Danny and I discussed this and decided that perhaps the best option would be for job steps to get the same generic resources as the job by default. The change below does that and permits the job step to specific --gres=none or set SLURM_STEP_GRES=none to give the step no generic resources.

Moe Jette


diff --git a/doc/man/man1/srun.1 b/doc/man/man1/srun.1
index 1bcf9f6..00ba95c 100644
--- a/doc/man/man1/srun.1
+++ b/doc/man/man1/srun.1
@@ -1,4 +1,4 @@
-.TH "srun" "1" "SLURM 2.3" "July 2011" "SLURM Commands"
+.TH "srun" "1" "SLURM 2.3" "August 2011" "SLURM Commands"

 .SH "NAME"
 srun \- Run parallel jobs
@@ -423,7 +423,12 @@ The available generic consumable resources is configurable by the system
 administrator.
 A list of available generic consumable resources will be printed and the
 command will exit if the option argument is "help".
-Examples of use include "\-\-gres=gpus:2*cpu,disk=40G" and "\-\-gres=help".
+Examples of use include "\-\-gres=gpu:2*cpu,disk=40G" and "\-\-gres=help".
+NOTE: By default, a job step is allocated all of the generic resources that
+have allocated to the job. To change the behavior so that each job step is
+allocated no generic resources, explicitly set the value of \-\-gres to specify
+zero counts for each generic resource OR set "\-\-gres=none" OR set the
+SLURM_STEP_GRES environment variable to "none".

 .TP
 \fB\-H, \-\-hold\fR
@@ -1521,7 +1526,7 @@ Also see \fBSLURM_EXIT_ERROR\fR.
 Same as \fB\-g, \-\-geometry\fR
 .TP
 \fBSLURM_GRES\fR
-Same as \fB\-\-gres\fR
+Same as \fB\-\-gres\fR. Also see \fBSLURM_STEP_GRES\fR
 .TP
 \fBSLURM_JOB_NAME\fR
 Same as \fB\-J, \-\-job\-name\fR except within an existing
@@ -1602,6 +1607,10 @@ Same as \fB\-e, \-\-error\fR
 \fBSLURM_STDINMODE\fR
 Same as \fB\-i, \-\-input\fR
 .TP
+\fBSLURM_STEP_GRES\fR
+Same as \fB\-\-gres\fR (only applies to job steps, not to job allocations).
+Also see \fBSLURM_GRES\fR
+.TP
 \fBSLURM_STDOUTMODE\fR
 Same as \fB\-o, \-\-output\fR
 .TP
diff --git a/src/slurmctld/step_mgr.c b/src/slurmctld/step_mgr.c
index da2ec58..5d3aec3 100644
--- a/src/slurmctld/step_mgr.c
+++ b/src/slurmctld/step_mgr.c
@@ -1813,6 +1813,10 @@ step_create(job_step_create_request_msg_t *step_specs,
        if (step_specs->no_kill > 1)
                step_specs->no_kill = 1;

+       if (step_specs->gres && !strcasecmp(step_specs->gres, "NONE"))
+               xfree(step_specs->gres);
+       else if (step_specs->gres == NULL)
+               step_specs->gres = xstrdup(job_ptr->gres);
        i = gres_plugin_step_state_validate(step_specs->gres, &step_gres_list,
                                            job_ptr->gres_list, job_ptr->job_id,
                                            NO_VAL);
diff --git a/src/srun/allocate.c b/src/srun/allocate.c
index f746a22..70d665e 100644
--- a/src/srun/allocate.c
+++ b/src/srun/allocate.c
@@ -775,7 +775,10 @@ create_job_step(srun_job_t *job, bool use_all_cpus)

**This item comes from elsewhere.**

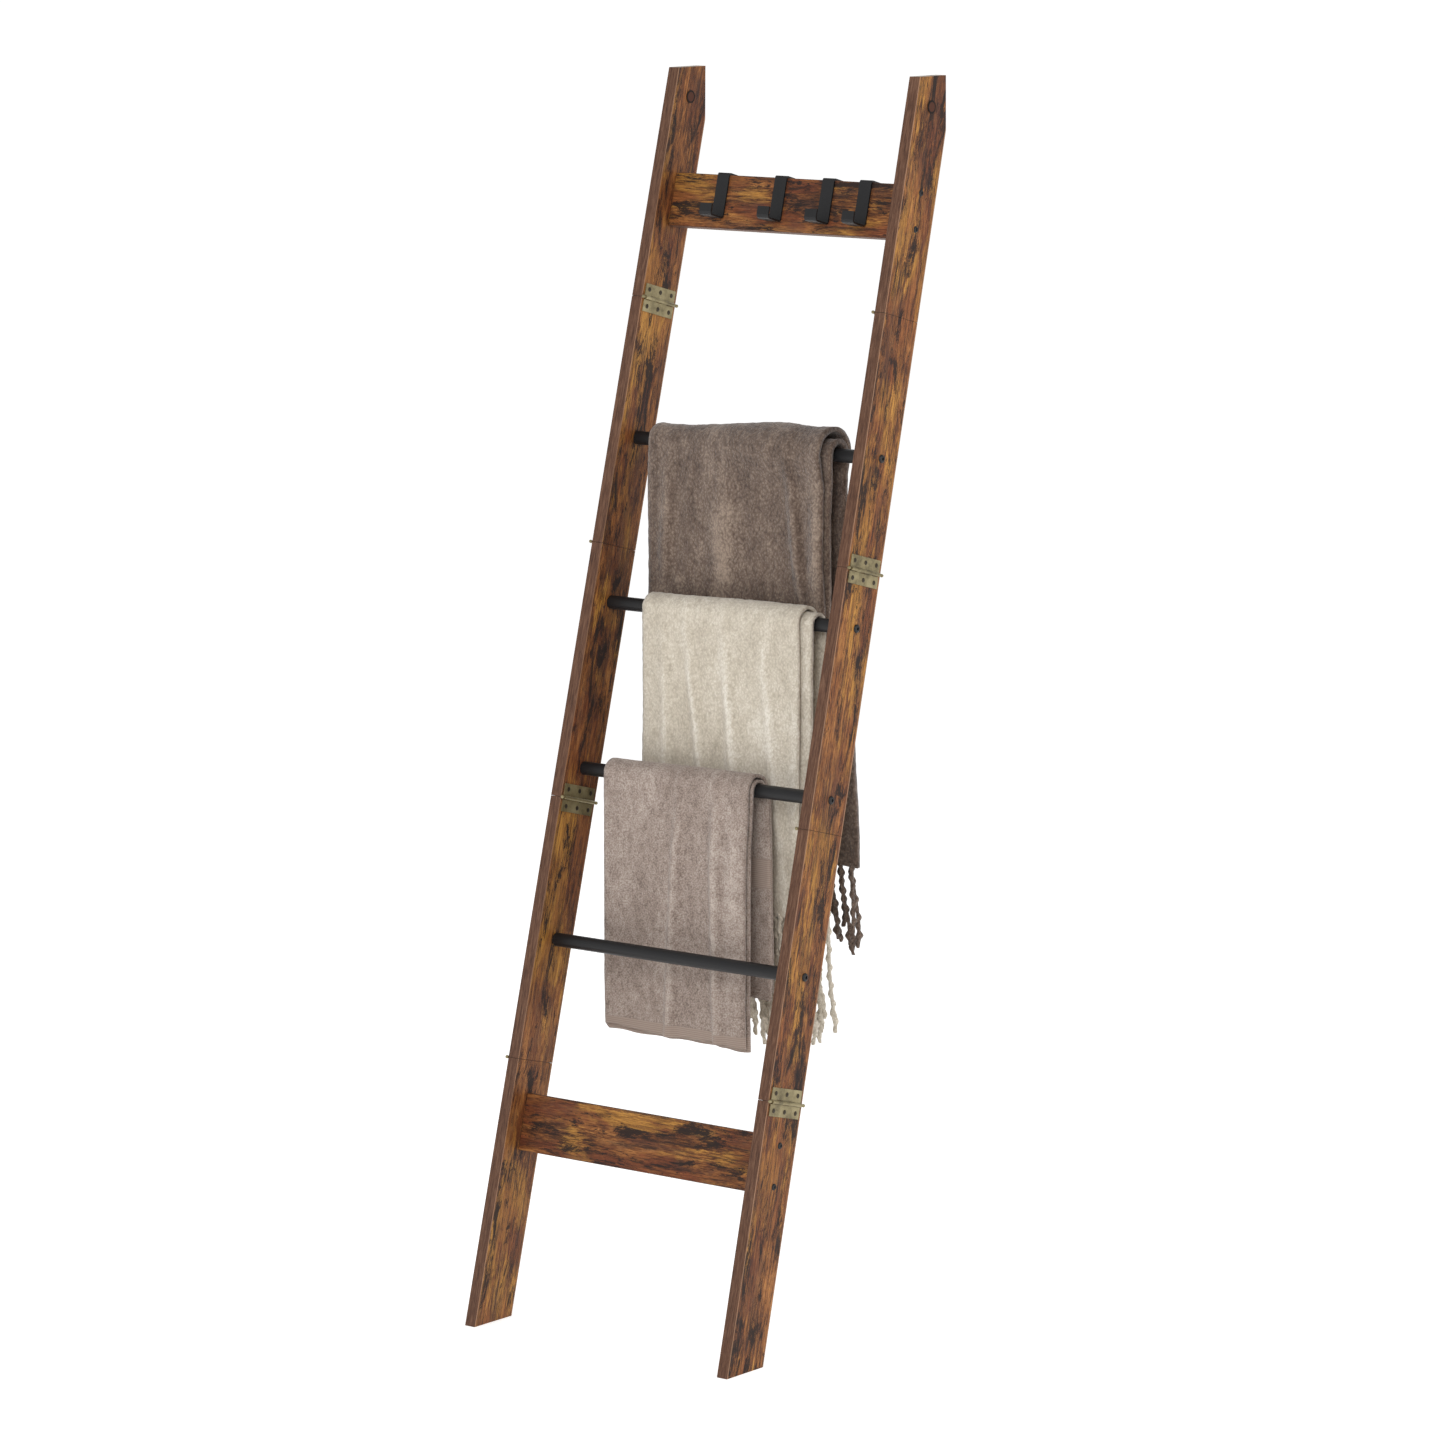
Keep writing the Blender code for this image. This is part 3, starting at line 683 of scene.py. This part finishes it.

        if (opt.mem_per_cpu != NO_VAL)
                job->ctx_params.mem_per_cpu = opt.mem_per_cpu;
-       job->ctx_params.gres = opt.gres;
+       if (opt.gres)
+               job->ctx_params.gres = opt.gres;
+       else
+               job->ctx_params.gres = getenv("SLURM_STEP_GRES");

        if (use_all_cpus)
                job->ctx_params.cpu_count = job->cpu_count;

Quoting [email protected]:

Both modes of operation are quite common (one step or many steps in a
job allocation). I believe that having the behavior configurable by job
using an environment variable or command line option would be ideal,
but it does not exist today.

Moe


Quoting "Mark A. Grondona" <[email protected]>:

On Mon, 1 Aug 2011 14:14:55 -0700, "[email protected]" <[email protected]> wrote:
The current logic requires job steps to explicitly request the generic
resources (GRES, e.g. GPUs) to be allocated. This decision was based
upon users commonly running many job steps within a job allocation and
using different resources for each job step. If a job step inherits
all of the job's GRES by default, that would require job steps to
explicitly request no GRES if desired
(e.g. "srun --gres=gpu:0 ..."). This may not be the best design for
all users, but it is what exists today.


The only problem with this approach is that it makes the common case
more difficult (most of the time users run a single job step per
allocation), in order to satisfy the uncommon case.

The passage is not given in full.